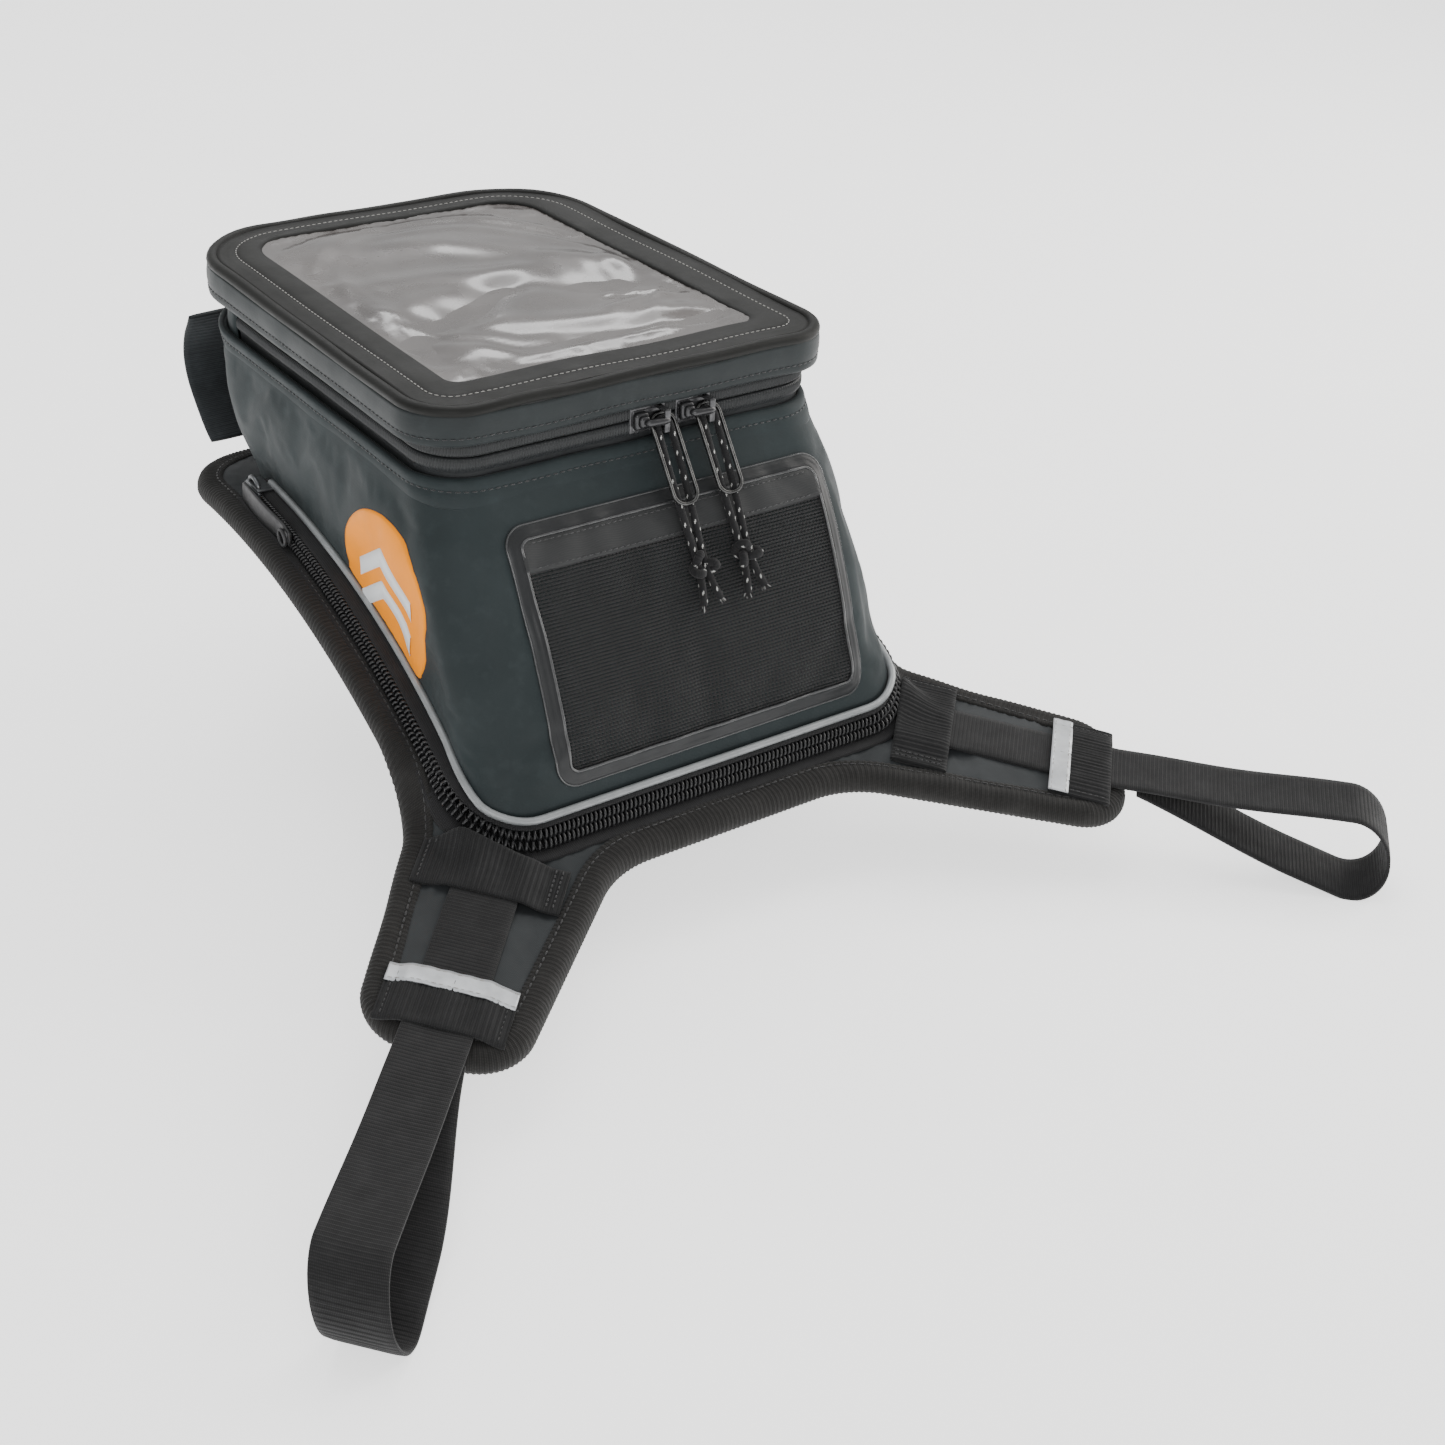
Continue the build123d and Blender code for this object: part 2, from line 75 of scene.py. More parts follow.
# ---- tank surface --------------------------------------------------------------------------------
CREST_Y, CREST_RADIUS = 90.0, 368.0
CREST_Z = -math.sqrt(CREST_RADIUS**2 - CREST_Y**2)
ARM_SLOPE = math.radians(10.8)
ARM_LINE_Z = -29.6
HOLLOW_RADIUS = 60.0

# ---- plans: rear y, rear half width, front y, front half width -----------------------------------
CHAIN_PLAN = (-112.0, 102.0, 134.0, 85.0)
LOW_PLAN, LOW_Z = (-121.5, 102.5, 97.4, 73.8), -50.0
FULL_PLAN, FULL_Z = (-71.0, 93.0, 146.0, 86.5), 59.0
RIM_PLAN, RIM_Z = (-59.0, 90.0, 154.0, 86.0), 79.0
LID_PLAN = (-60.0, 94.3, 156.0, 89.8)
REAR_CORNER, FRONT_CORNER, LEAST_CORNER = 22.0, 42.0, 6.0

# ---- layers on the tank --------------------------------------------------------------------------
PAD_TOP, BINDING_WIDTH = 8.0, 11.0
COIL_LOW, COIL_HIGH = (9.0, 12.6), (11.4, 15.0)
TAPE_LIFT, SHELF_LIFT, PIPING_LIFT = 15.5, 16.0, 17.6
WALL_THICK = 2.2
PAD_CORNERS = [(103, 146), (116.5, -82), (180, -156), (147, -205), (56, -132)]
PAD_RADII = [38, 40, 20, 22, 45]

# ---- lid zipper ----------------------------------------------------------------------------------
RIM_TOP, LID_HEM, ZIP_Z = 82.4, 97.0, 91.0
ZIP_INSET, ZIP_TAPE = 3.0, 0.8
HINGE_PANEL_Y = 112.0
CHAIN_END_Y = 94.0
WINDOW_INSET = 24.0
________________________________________
*OBJECTIVE*
Can you write out the lines above, from the first one through the one containing "HOLLOW_RADIUS = 60.0", exactly as they appear and nothing more?

*RESULT BELOW*
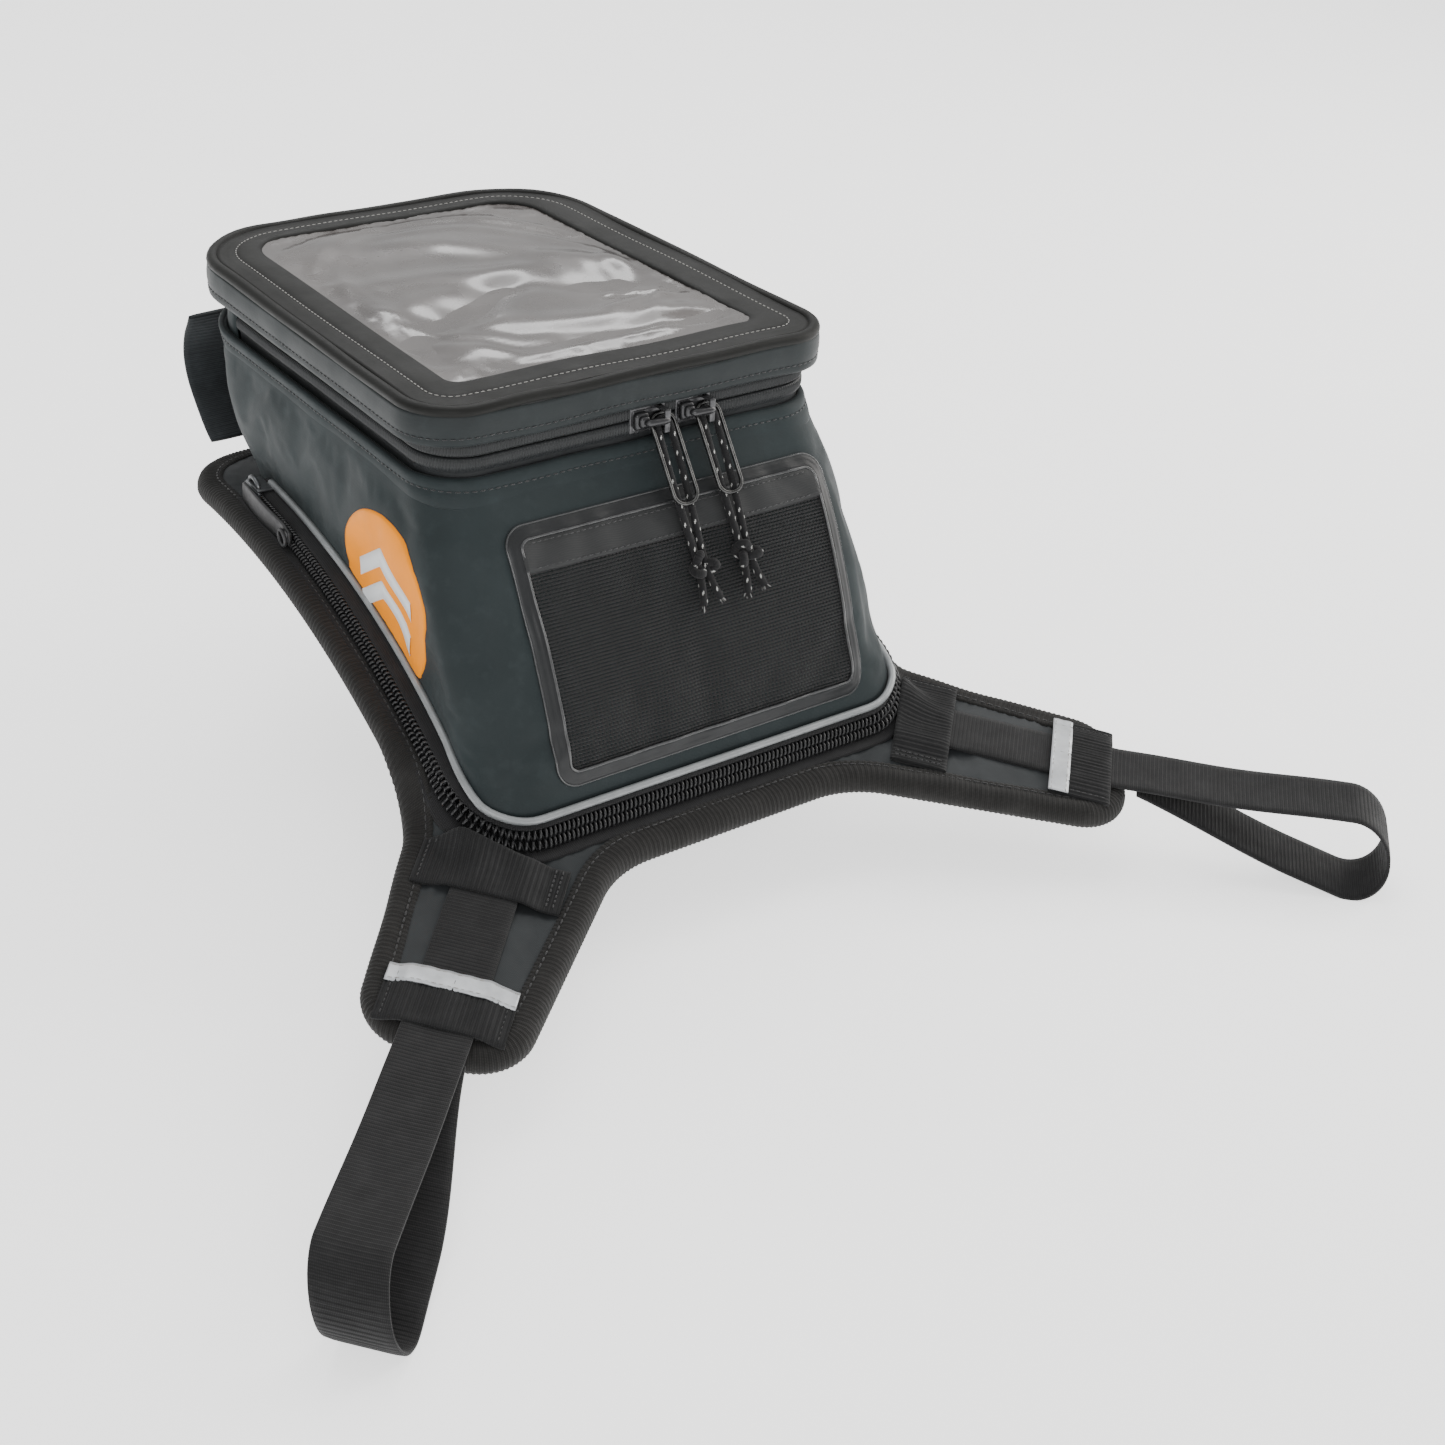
Continue the build123d and Blender code for this object: part 2, from line 75 of scene.py. More parts follow.
# ---- tank surface --------------------------------------------------------------------------------
CREST_Y, CREST_RADIUS = 90.0, 368.0
CREST_Z = -math.sqrt(CREST_RADIUS**2 - CREST_Y**2)
ARM_SLOPE = math.radians(10.8)
ARM_LINE_Z = -29.6
HOLLOW_RADIUS = 60.0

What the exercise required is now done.